Im Forum kommentieren

Grizzly Adams

2024-11-07 19:27:55

Seit Jahren frage ich mich, was seine Musik eigentlich so besonders für mich macht. Eine richtige Antwort finde ich bis heute nicht. Denn nahezu alle Alben von Wolfgang Müllers Alben sind eher unscheinbar und unaufdringlich. Ist das seine große Stärke? Wahrscheinlich nicht, denn dann müsste er wohl deutlich bekannter und erfolgreicher sein.
Ich denke dann einfach, dass ein Liedermacher, noch dazu deutschsprachig, ohnehin nie eine große Fanbase erreichen wird. Und lass es gut sein. Und freue mich, dass er dennoch Musik macht, die mich mit jedem Album neu begeistert. Und gebe wieder eine hohe Wertung. 9/10
Und überhaupt ist er der Beste. :-)

Obrac

2024-11-04 17:07:52

Was für ein wunderschönes Album wieder.
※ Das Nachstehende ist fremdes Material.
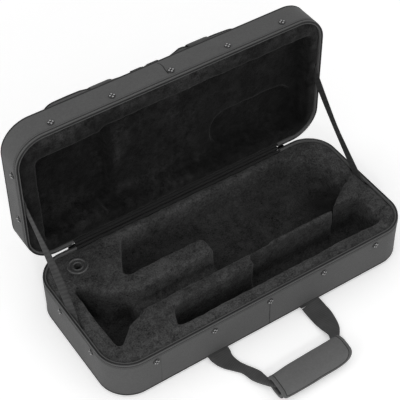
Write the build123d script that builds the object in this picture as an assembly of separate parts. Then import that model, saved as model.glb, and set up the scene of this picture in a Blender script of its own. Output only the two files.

Wolfgang hat mittlerweile eine Art gefunden, einfach nur noch hinreißende Musik zu machen.

Arne L.

2024-10-21 16:15:52

Was für ein wunderbar sensibles und unaufgeregtes Album. Find ich toll und eine gute 7/10 passt für mich.

Grizzly Adams

2024-10-18 16:55:08

Ist das derselbe Wolfgang Müller, den ich schätze und liebe? Nein, auf diesem Album ist er ein anderer. Aber genauso gut. Ein Geschichtenerzähler, dem ich so unglaublich gerne zuhöre, der menschliche Zustände, Ängste und Charakterzüge genauso stark in 3-4 Minuten unterbringt wie ganze Lebensläufe. Ein Sänger ohne besonders eindrückliche Stimme. Aber mit eindrücklichen Texten. Bin - wieder mal - begeistert. Auch dieses Album wird mich die nächsten Wochen häufig begleiten. Und sehr wahrscheinlich bleiben. Ein Album, das ich auch in ein paar Jahren immer mal wieder höre. Hören möchte!

Armin

2024-10-16 20:43:02

Erster gehörter Song: ja, interessant.
Zweiter gehörter Song: puh, irgendwie fehlen da schon die Gitarren. Arg steril.
Dritter gehörter Song: wow, wow, wow!

Bin mal gespannt auf die weiteren Eindrücke.